The same people get re-elected, with few exceptions, at the City of Toronto. The results are predictable.

The past is another country

I live in a borderland area. I live right close to the border between Mississauga and Toronto.

Downtown Toronto, where I have lived many years ago, as well as Scarborough, where I have also lived many years ago, is in many respects another country to me.

It has been observed – I most recently came across this concept in a quotation in a book about the history of Nazi Germany, by Richard J. Evans – that the past is also another country. The latter quotation was from a British novelist, which Evans quotes, if I recall correctly, in the preface to the second book in his trilogy about Nazi Germany.

The second book is about the years when the Nazi Party was in power, in the period leading up to the start of the Second World War. I am very impressed with Evans’ work as a historian – again, as I have noted elsewhere at this website.

So, the past is another country, and for me downtown Toronto is another country; it goes without saying that Mississauga is also another country, given that I do not live in Mississauga.

The past is not past

On the whole, I like to think of myself as a “foreign correspondent” – a concept that I have also explored elsewhere at this website.

Some related concepts that come to mind concern still other ways to look at the past.

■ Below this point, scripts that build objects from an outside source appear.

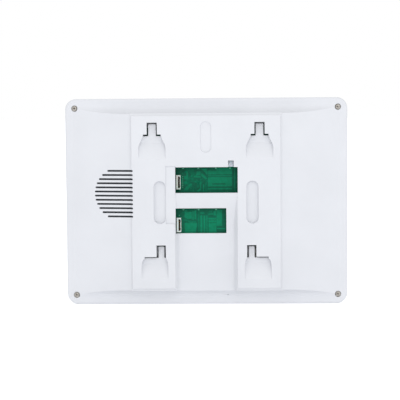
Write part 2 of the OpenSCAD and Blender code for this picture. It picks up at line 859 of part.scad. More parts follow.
// A key cap with a flange that keeps it in the shell, held up by the plunger
module key_cap(i) {
    x = key_x[i - 1];
    flange_y = plate_y + 0.3;
    color("#e4e6e9") {
        slab(-body_d - 0.6, flange_y + 0.1) translate([x, key_z])
            rounded_rect(key_size[0], key_size[1], key_corner_r);
        slab(flange_y, plunger_low) translate([x, key_z])
            rounded_rect(key_size[0] + 2.2, key_size[1] + 2.2, key_corner_r);
    }
}

module key_1() { key_cap(1); }
module key_2() { key_cap(2); }
module key_3() { key_cap(3); }
module key_4() { key_cap(4); }
module key_5() { key_cap(5); }

module microphone() {
    color(steel) rod(mic_x, key_z, 3, plate_y + 0.6, plate_y + 3.3);
}

module microphone_boot() {
    color("#222325") difference() {
        rod(mic_x, key_z, 4, plate_y, plate_y + 3.6);
        rod(mic_x, key_z, 3, plate_y + 0.6, plate_y + 4);
        rod(mic_x, key_z, 0.75, plate_y - 1, plate_y + 2);
    }
}

module status_led() {
    color("#f3f4f2") rod(led_x, key_z, 1.5, key_board_low - 1.6, key_board_low);
}

module light_pipe() {
    color("#dfe6ea") {
        rod(led_x, key_z, 1.25, -body_d, key_board_low - 1.8);
        rod(led_x, key_z, 2.2, plate_y + 1.45, plate_y + 2.4);
    }
}

rear_cover();
front_shell();
cover_screws();
display_lens();
lens_tape();
lcd_glass();
lcd_light_guide();
lcd_tray();
lcd_brackets();
bracket_screws();
main_board();
board_screws();
door_header();
door_header_pins();
power_header();
power_header_pins();
switch_base();
switch_can();
switch_lever();
processor();
memory_chips();
video_decoder();
audio_amplifier();
crystal();
lock_relay();
power_inductor();
capacitors();
small_parts();
display_connector();
display_ribbon();
key_connectors();
key_ribbon();
grille_cloth();
speaker_gasket();
speaker_frame();
speaker_cone();
speaker_magnet();
speaker_screws();
speaker_socket();
speaker_leads();
key_board();
key_board_screws();
key_switches();
key_plunger_1();
key_plunger_2();
key_plunger_3();
key_plunger_4();
key_plunger_5();
key_1();
key_2();
key_3();
key_4();
key_5();
microphone();
microphone_boot();
status_led();
light_pipe();
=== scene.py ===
import math

import bmesh
import bpy
from mathutils import Matrix, Vector
from mathutils.bvhtree import BVHTree


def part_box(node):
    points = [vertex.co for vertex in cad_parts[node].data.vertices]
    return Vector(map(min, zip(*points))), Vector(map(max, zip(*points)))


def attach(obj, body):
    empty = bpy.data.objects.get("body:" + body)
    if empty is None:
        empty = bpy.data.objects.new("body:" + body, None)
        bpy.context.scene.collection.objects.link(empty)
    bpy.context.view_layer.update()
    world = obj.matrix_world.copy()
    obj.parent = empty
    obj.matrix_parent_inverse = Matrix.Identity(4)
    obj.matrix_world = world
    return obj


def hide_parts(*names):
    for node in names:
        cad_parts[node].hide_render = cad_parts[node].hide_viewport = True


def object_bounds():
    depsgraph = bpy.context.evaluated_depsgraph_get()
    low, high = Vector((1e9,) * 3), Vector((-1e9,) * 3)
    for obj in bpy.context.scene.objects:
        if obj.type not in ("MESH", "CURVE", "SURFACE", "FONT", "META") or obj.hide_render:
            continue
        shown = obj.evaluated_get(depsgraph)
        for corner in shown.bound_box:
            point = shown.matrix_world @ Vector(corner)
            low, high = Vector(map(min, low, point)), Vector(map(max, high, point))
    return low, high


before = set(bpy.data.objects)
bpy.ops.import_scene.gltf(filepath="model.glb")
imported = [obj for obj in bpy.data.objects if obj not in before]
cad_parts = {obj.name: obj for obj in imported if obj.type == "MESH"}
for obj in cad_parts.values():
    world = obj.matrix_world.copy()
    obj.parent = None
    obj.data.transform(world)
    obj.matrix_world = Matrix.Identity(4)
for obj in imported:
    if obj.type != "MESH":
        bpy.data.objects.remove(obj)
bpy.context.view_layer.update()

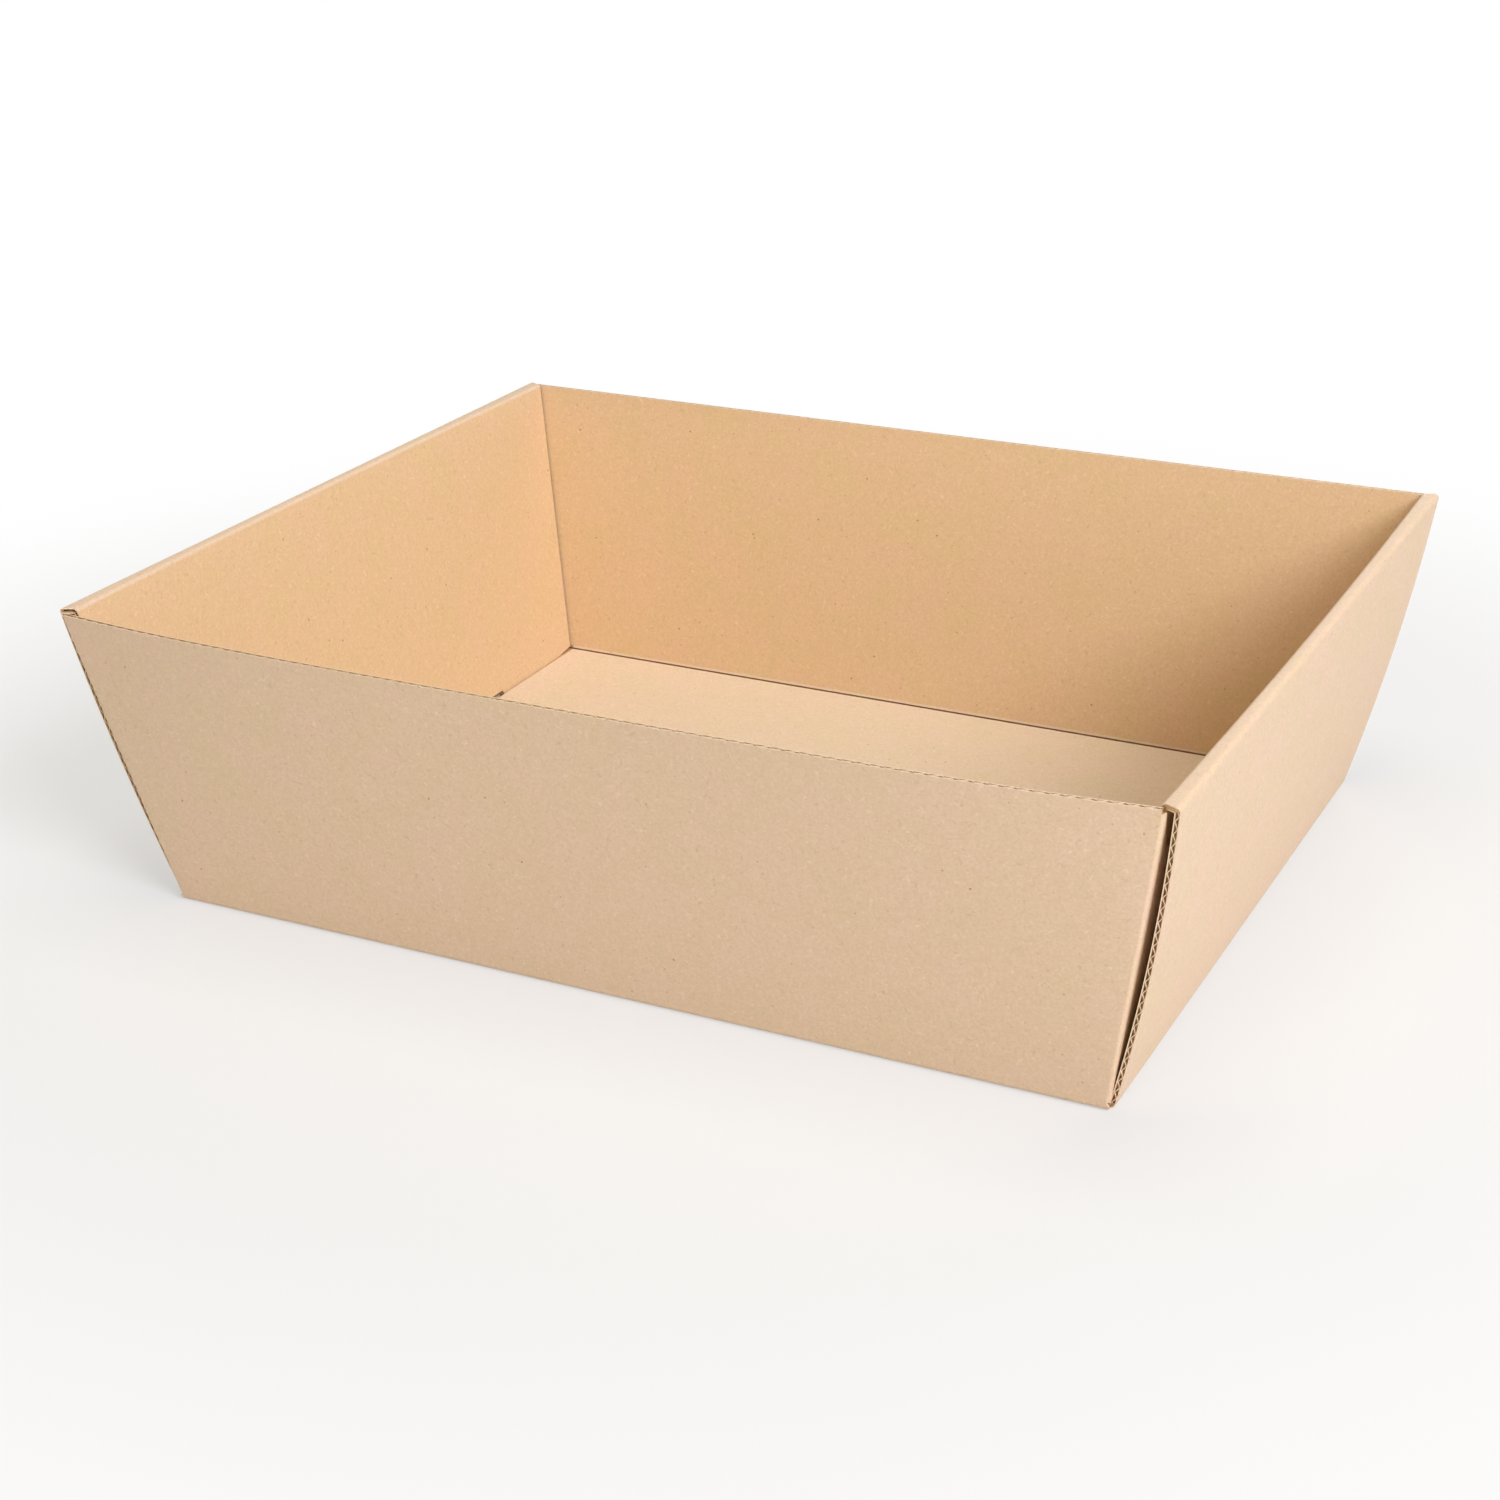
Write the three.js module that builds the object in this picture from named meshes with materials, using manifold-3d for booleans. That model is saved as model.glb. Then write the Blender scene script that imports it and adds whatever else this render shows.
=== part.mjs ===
import * as THREE from 'three';
import { mergeGeometries, mergeVertices } from 'three/addons/utils/BufferGeometryUtils.js';
import Module from 'manifold-3d';

// A tapered tray folded from one sheet of thin corrugated board. The front and back are single
// walls. Each end is doubled: the board rolls over the top and comes down inside, and tabs on
// its foot lock into slots in the base. Flaps on the front and back walls are held in between.
// Millimetres, +Z up, +X along the tray, -Y to the front, origin under the middle of the base.

// Outside sizes, measured to the sharp corners that the rounded folds would make
const baseLength = 255;
const baseWidth = 199;
const rimLength = 288;
const rimWidth = 230;
const trayHeight = 83;

// The board and its folds
const board = 1.4;
const layerGap = 0.2;
const creaseRadius = 1.8;
const cornerFoldRadius = 2.2;
const creaseSteps = 4;
const straightAboveFold = 0.6;

// Inside the board: a fluted sheet between two liners. The flutes run from front to back and up
// the front and back walls, and their open ends are modelled this deep along the cut edges.
const flutePitch = 3.3;
const liner = 0.25;
const flutedSheet = 0.2;
const linerSag = 0.08;
const fluteDepth = 3;
const cutBeyond = 0.5;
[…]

William Faulkner has noted, in still another quotation that I’ve mentioned at this website, that the past isn’t dead, and it’s not past, either.

So, what do the two quotations, about the past that I refer to, concern?

They concern the fact that the past is a foreign country in the sense that we can only approach the past from the perspective of the present moment. We need to use our imagination to picture situations and mindsets, and a broad range of circumstances, that were different in the past, in contrast to situations and mindsets that exist now.

The reading of fiction, non-fiction, and of texts in the borderland between fiction and non-fiction, all require what?

They require the exercise of one’s imagination.

Reading has to do with picturing things that are typically not there (not there, in the sense of being physically in front of us, as we read) but that must, instead, be imagined. Reading is generally about picturing things – imagining things – in our minds.

When we say the past is not dead, and is still with us now, we are saying that what we experience in the present moment is closely connected to how things were set up in the past. I refer to things such as the creation of nation-states, and the outcomes of wars.

Such creations and outcomes happened long ago in the past, but they directly impinge on us even now.

We use imagination to picture the past, and we use imagination to picture the present moment as well.

In the part of Etobicoke where I live, a former mayor achieved great success in getting residents to vote for him. I did not vote for him, but a majority of residents, in the neighbourhoods where I live, voted for him enthusiastically. He appealed to people’s imaginations. He served to channel people’s anger, about a lot of different things – including about “those people in downtown Toronto.”

To vote for such a purpose, one had to be caught up with a carefully crafted, and highly imaginative, approach to the channelling of anger.

One had to imagine that Rob Ford was the person who would set things straight.

My post is coming to an end

Well, enough of that. What else can I write about?

So, I can conclude on this note.

As I have explained previously, Mississauga has a sense of coherence and cohesiveness that Toronto lacks. Toronto as it currently exists is a product of a Province-imposed amalgamation process, which occurred, as I understand, in 1998.

The amalgamation has created a dysfunctional form of civic governance and decision making. How does one get out of such a situation? Will the past stay with us forever?

Mississauga in contrast has not gone through such an externally applied amalgamation process.

You can see the difference, when you watch on YouTube, or attend in person, the Council meetings of the respective municipalities.

In conclusion, I’m pleased I’ve had the opportunity to sit down at my laptop this morning.